Part of the debate – in the House of Commons at on 24 January 1940.
Mr Walter Elliot
, Glasgow Kelvingrove
Since last Monday arrangements have been made for three camps in the North of England to be occupied by scholars of three different authorities. Now we have to consider what use we can make of the whole programme of the camps, and whether we are to mortgage the whole of them permanently during the war for whole-time boarding school use. I think that a number of these camps could properly be retained for the purpose for which we originally built them, for relays of children not only from the congested areas of the great towns, but from some of the reception areas where their presence is becoming a little tiresome to householders. They may well turn into holiday camps from two points of view, benefiting not merely the children who go to them, but also the householders who will be temporarily relieved of the children. Furthermore, the use of these camps by relays of children passing through them will enable us to take a larger number of children, give them the necessary drill in assembly, and getting them together in unfamiliar surroundings, which will be invaluable if afterwards they have to do that under the stress of intensive aerial warfare.

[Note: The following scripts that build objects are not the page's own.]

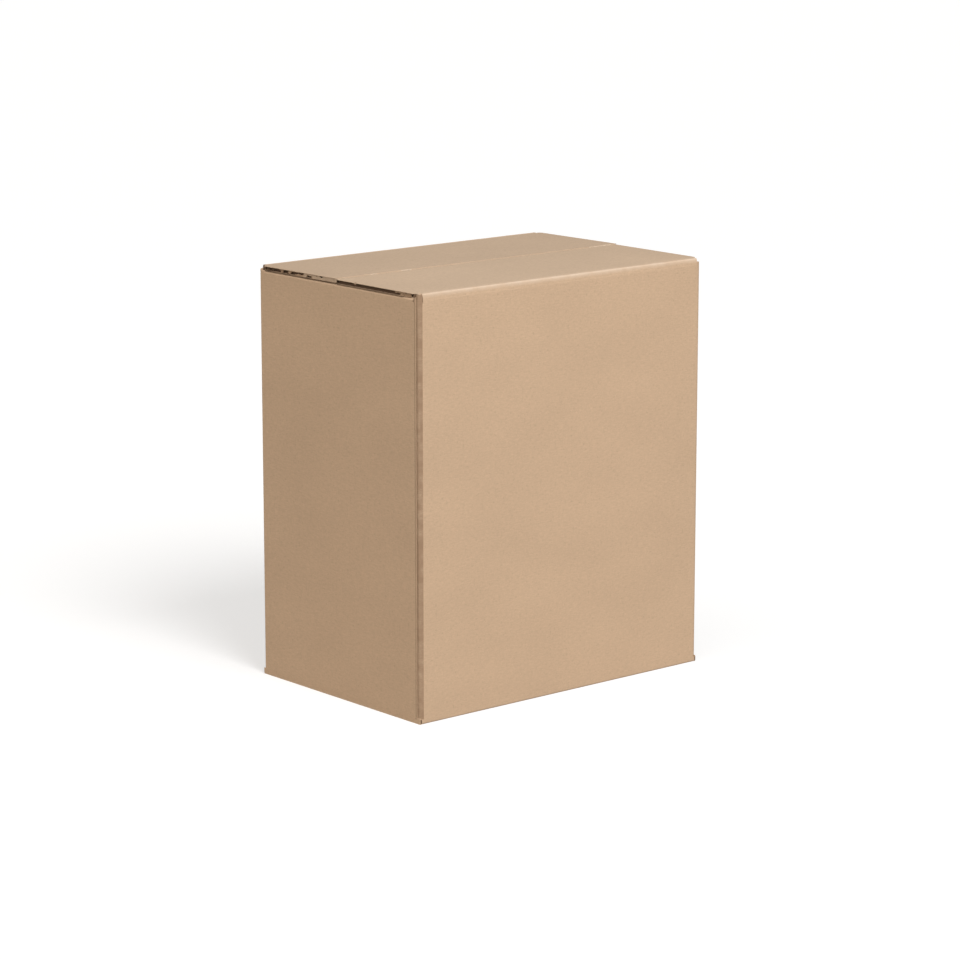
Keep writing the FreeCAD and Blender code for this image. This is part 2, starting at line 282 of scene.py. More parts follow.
def turn_faces(piece: Piece, out: Vector) -> None:
    """Flip a piece's faces if most of their area looks away from where they should look."""
    if sum(face.area * face.normal.dot(out) for face in piece.data.polygons) < 0:
        piece.data.flip_normals()


def leave_edit_mode(piece: Piece, out: Vector | None) -> None:
    """Make the faces agree with each other and leave edit mode.

    Args:
        piece: the object in edit mode.
        out: the direction that its outside looks in, or None for a closed shape.
    """
    bpy.ops.mesh.select_all(action="SELECT")
    bpy.ops.mesh.normals_make_consistent(inside=False)
    bpy.ops.object.mode_set(mode="OBJECT")
    if out is not None:
        turn_faces(piece, out)


def finish_piece(piece: Piece, look: Look, angle: float) -> None:
    """Smooth a piece and give it its material.

    Args:
        piece: the object, in object mode.
        look: its material.
        angle: edges sharper than this many degrees stay sharp.
    """
    deselect()
    piece.select_set(True)
    bpy.context.view_layer.objects.active = piece
    bpy.ops.object.shade_smooth_by_angle(angle=math.radians(angle))
    piece.data.materials.clear()
    piece.data.materials.append(look)


# ---- finishes


class NodeSheet:
    """The node tree of a material or the world, with short calls to add nodes and link them."""

    def __init__(self, owner: bpy.types.ID) -> None:
        """Switch the nodes on.

        Args:
            owner: the material or the world.
        """
        owner.use_nodes = True
        self.owner = owner
        self.nodes = owner.node_tree.nodes
        self.links = owner.node_tree.links

    def add(self, kind: str, inputs: dict | None = None, **settings: object) -> bpy.types.Node:
        """Add a node.

        Args:
            kind: the node's type, without its ShaderNode prefix.
            inputs: a value, a colour or an output socket for each named or numbered input.
            **settings: the node's own settings.

        Returns:
            The new node.
        """
        node = self.nodes.new(f"ShaderNode{kind}")
        for key, value in settings.items():
            setattr(node, key, value)
        for key, value in (inputs or {}).items():
            socket = node.inputs[key]
            if isinstance(value, Socket):
                self.links.new(value, socket)
            else:
                socket.default_value = (*value, 1.0) if socket.type == "RGBA" else value
        return node

    def place(self) -> Socket:
        """Give the socket of a point's place on the piece."""
        return self.add("TexCoord").outputs["Object"]

    def axes(self) -> tuple[Socket, ...]:
        """Give the sockets of that place's X, Y and Z."""
        return tuple(self.add("SeparateXYZ", {0: self.place()}).outputs)

    def noise(self, scale: Point, detail: float, offset: Point = (0.0, 0.0, 0.0)) -> Socket:
        """Add a noise pattern in the piece's own place.

        Args:
            scale: how many of its lumps there are to a metre, along X, Y and Z.
            detail: how many finer layers it has.
            offset: where the pattern starts.

        Returns:
            The socket of its value, from 0 to 1.
        """
        mapping = self.add("Mapping", {"Vector": self.place(), "Scale": scale, "Location": offset})
        texture = self.add("TexNoise", {"Vector": mapping.outputs[0], "Scale": 1.0, "Detail": detail})
        return texture.outputs["Fac"]

    def level(self, value: Socket, low: float, high: float, start: float, end: float) -> Socket:
        """Map a value from low and high to start and end, clamped, and give the result."""
        inputs = {"Value": value, "From Min": low, "From Max": high, "To Min": start, "To Max": end}
        return self.add("MapRange", inputs).outputs["Result"]

    def compute(self, operation: str, first: object, second: object = 0.0) -> Socket:
        """Add a Math node on one or two values or sockets, and give its result."""
        return self.add("Math", {0: first, 1: second}, operation=operation).outputs[0]

    def pick(self, share: object, first: object, second: object) -> Socket:
        """Mix two values or sockets by a share, from 0 to 1, and give the result."""
        return self.add("Mix", {0: share, 2: first, 3: second}).outputs[0]

    def mix(self, share: object, first: object, second: object) -> Socket:
        """Mix two colours or sockets by a share, from 0 to 1, and give the result."""
        return self.add("Mix", {0: share, 6: first, 7: second}, data_type="RGBA").outputs[2]

    def surface(
        self, colour: Socket, height: Socket, depth: float, roughness: float, gloss: float
    ) -> Look:
        """Link the colour and the relief to the surface's shader, and set its levels.

        Args:
            colour: the socket of the surface's colour.
            height: the socket of its relief, from 0 to 1.
            depth: how deep the relief is, in metres.
            roughness: the shader's roughness.
            gloss: its specular level.

        Returns:
            The finished material.
        """
        shader = self.nodes["Principled BSDF"]
        bump = self.add("Bump", {"Height": height, "Distance": depth, "Strength": 1.0})
        self.links.new(colour, shader.inputs["Base Color"])
        self.links.new(bump.outputs[0], shader.inputs["Normal"])
        shader.inputs["Roughness"].default_value = roughness
        shader.inputs["Specular IOR Level"].default_value = gloss
        return self.owner


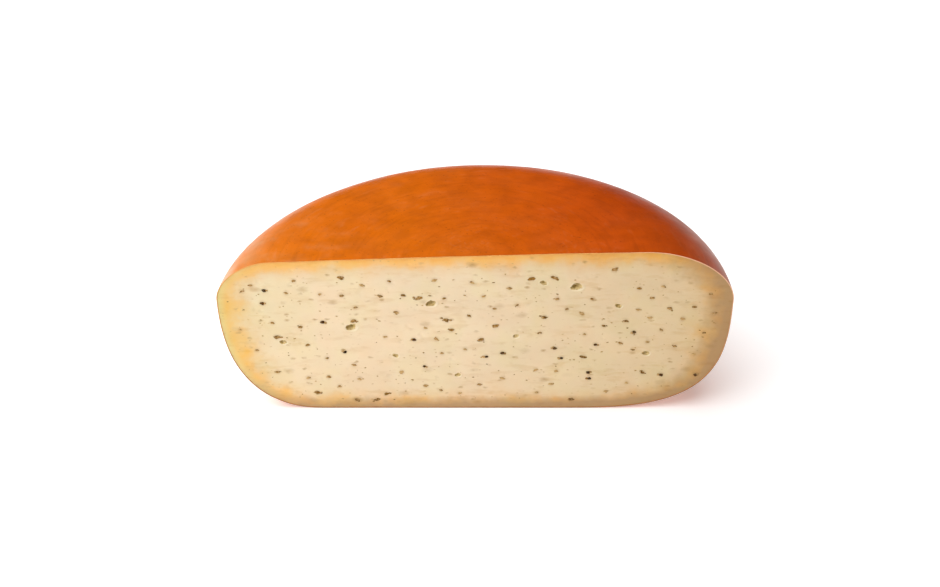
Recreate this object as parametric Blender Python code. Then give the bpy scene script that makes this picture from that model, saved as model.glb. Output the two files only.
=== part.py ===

This is one of the reasons why we do not wish to fill up all the camps at once. Even the numbers which we are already considering constitute a very great educational experiment. We are having to fill 11,000 places for children of 11 years of age and upwards. That is nearly twice the number of pupils there are in the 10 biggest public schools of England, which have not got more than 6,500 pupils between them. If any of us had before the war proposed to found 10 great public schools in one year, we should have been laughed out of court for an arrogant set of busybodies who had no conception of what the task of founding a boarding school is like. Yet that is what we are to try to do this year.
Do not let us under-estimate the size of the experiment and hastily demand that all these things should be in full working order by 1st April.
These are the main points which I wished to bring before the House. I say again that it is a very important and it may be a very lasting and far-reaching experiment which we are conducting. It it true that we owe it to the lull which we now enjoy, and it is possible that that lull will not continue, but so long as it does let us make sure that we are doing our best to utilise this strange gift which fortune has put into our hands, and say to ourselves, "We are not setting about the education of flocks of young children but about the founding of one, two, five, 15 or 20 boarding schools in which thousands of young people will live and where the conditions will bear very much more instantly and immediately upon them than do the conditions in any day school or billet." Let us remember the responsibility which is placed upon us, and not hesitate to keep a camp empty a week, two weeks, or a month if need be, if we can thereby make sure that the young people we are sending to it look upon their stay there as one of the best times in their lives, and not as a period of imprisonment from which they would be only too glad to be released.